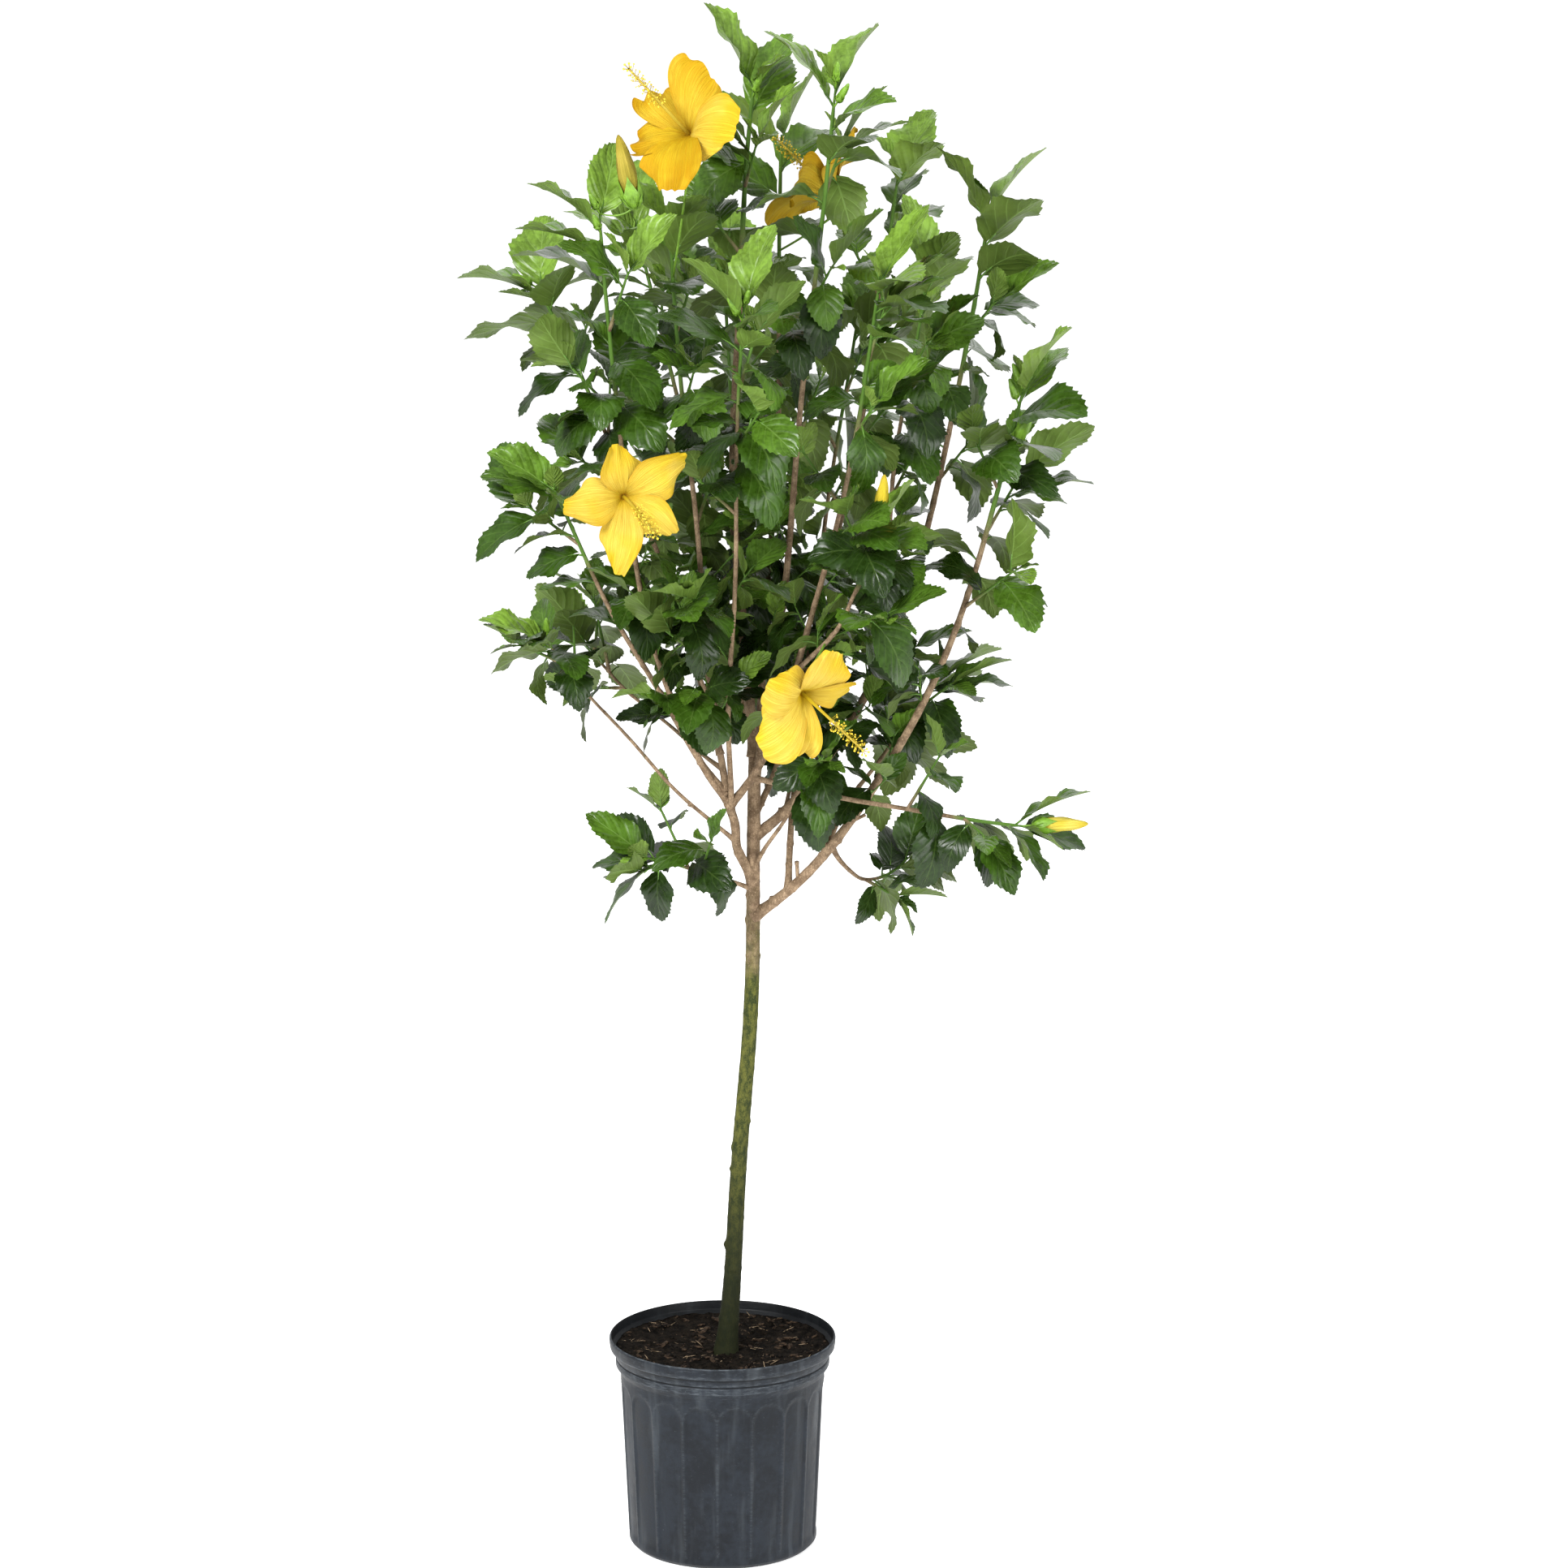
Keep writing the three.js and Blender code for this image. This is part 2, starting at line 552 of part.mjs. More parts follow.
# # # # # # #
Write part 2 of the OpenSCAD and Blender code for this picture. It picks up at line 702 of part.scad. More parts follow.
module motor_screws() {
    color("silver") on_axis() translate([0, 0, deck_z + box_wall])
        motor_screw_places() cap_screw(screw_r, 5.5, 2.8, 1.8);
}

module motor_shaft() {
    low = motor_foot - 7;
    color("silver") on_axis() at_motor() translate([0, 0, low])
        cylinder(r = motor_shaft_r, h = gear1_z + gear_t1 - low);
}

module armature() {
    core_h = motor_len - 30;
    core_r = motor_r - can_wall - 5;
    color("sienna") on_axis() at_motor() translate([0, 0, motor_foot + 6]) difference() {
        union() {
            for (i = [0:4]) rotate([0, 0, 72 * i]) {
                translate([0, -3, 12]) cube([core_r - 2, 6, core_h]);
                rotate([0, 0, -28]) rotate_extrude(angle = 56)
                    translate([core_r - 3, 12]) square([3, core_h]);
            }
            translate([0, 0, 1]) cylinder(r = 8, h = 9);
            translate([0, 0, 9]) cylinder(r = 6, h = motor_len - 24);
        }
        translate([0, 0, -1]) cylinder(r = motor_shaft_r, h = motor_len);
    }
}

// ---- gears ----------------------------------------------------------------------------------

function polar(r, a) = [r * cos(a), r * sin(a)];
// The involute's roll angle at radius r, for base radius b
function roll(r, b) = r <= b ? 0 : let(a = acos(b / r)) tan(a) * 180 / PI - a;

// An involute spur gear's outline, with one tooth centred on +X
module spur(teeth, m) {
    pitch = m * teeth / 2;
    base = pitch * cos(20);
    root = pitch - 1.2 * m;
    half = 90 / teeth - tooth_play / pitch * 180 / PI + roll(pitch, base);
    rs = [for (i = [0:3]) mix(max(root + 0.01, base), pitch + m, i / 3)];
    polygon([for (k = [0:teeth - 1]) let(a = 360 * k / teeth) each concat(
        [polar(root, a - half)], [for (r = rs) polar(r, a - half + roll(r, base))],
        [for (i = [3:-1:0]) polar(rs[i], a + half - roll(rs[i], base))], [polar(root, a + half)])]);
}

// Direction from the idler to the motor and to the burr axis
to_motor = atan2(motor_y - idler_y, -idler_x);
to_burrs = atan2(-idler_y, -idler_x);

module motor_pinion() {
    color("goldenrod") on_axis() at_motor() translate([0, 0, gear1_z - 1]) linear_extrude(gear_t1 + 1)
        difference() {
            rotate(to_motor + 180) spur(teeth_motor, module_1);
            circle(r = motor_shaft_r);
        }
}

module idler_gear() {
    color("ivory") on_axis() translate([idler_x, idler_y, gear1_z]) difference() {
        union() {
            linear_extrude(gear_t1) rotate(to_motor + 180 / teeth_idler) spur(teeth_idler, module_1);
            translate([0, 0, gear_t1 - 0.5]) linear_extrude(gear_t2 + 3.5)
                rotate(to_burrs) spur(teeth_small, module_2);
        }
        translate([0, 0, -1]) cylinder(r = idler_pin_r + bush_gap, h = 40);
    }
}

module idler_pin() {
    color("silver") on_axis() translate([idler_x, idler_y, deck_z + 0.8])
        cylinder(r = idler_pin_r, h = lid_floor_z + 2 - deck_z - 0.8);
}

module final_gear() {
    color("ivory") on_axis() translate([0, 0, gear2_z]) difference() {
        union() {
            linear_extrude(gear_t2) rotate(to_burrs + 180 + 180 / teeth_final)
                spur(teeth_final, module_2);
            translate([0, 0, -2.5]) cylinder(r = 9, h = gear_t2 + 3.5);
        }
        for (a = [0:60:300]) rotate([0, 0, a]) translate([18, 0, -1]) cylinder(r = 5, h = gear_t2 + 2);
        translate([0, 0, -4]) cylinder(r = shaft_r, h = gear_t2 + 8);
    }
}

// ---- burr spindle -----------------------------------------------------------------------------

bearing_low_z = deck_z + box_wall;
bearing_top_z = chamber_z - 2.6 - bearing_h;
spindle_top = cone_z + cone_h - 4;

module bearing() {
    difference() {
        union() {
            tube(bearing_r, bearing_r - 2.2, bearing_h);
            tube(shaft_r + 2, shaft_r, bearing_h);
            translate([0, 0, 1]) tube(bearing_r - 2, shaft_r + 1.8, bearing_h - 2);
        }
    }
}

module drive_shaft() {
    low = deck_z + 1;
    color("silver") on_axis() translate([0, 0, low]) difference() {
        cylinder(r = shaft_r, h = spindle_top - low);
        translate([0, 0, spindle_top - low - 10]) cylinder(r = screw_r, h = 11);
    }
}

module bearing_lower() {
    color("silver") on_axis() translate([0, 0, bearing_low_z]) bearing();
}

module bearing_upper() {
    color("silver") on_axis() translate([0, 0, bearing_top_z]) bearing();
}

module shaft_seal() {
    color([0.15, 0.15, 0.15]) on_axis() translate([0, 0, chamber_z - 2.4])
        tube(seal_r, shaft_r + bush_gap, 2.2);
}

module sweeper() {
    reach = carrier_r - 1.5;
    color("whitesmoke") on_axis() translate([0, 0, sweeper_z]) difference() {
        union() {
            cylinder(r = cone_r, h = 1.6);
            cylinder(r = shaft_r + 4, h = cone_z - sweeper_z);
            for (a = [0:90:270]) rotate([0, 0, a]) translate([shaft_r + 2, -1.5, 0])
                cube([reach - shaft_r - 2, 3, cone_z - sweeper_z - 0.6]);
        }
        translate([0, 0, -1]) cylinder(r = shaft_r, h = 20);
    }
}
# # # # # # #
Prompt >>
Write out, exactly as they stand, the lines from the one containing "Write part 2" through the one containing "function roll(r, b)", both ends included.

Answer to this problem >>
Write part 2 of the OpenSCAD and Blender code for this picture. It picks up at line 702 of part.scad. More parts follow.
module motor_screws() {
    color("silver") on_axis() translate([0, 0, deck_z + box_wall])
        motor_screw_places() cap_screw(screw_r, 5.5, 2.8, 1.8);
}

module motor_shaft() {
    low = motor_foot - 7;
    color("silver") on_axis() at_motor() translate([0, 0, low])
        cylinder(r = motor_shaft_r, h = gear1_z + gear_t1 - low);
}

module armature() {
    core_h = motor_len - 30;
    core_r = motor_r - can_wall - 5;
    color("sienna") on_axis() at_motor() translate([0, 0, motor_foot + 6]) difference() {
        union() {
            for (i = [0:4]) rotate([0, 0, 72 * i]) {
                translate([0, -3, 12]) cube([core_r - 2, 6, core_h]);
                rotate([0, 0, -28]) rotate_extrude(angle = 56)
                    translate([core_r - 3, 12]) square([3, core_h]);
            }
            translate([0, 0, 1]) cylinder(r = 8, h = 9);
            translate([0, 0, 9]) cylinder(r = 6, h = motor_len - 24);
        }
        translate([0, 0, -1]) cylinder(r = motor_shaft_r, h = motor_len);
    }
}

// ---- gears ----------------------------------------------------------------------------------

function polar(r, a) = [r * cos(a), r * sin(a)];
// The involute's roll angle at radius r, for base radius b
function roll(r, b) = r <= b ? 0 : let(a = acos(b / r)) tan(a) * 180 / PI - a;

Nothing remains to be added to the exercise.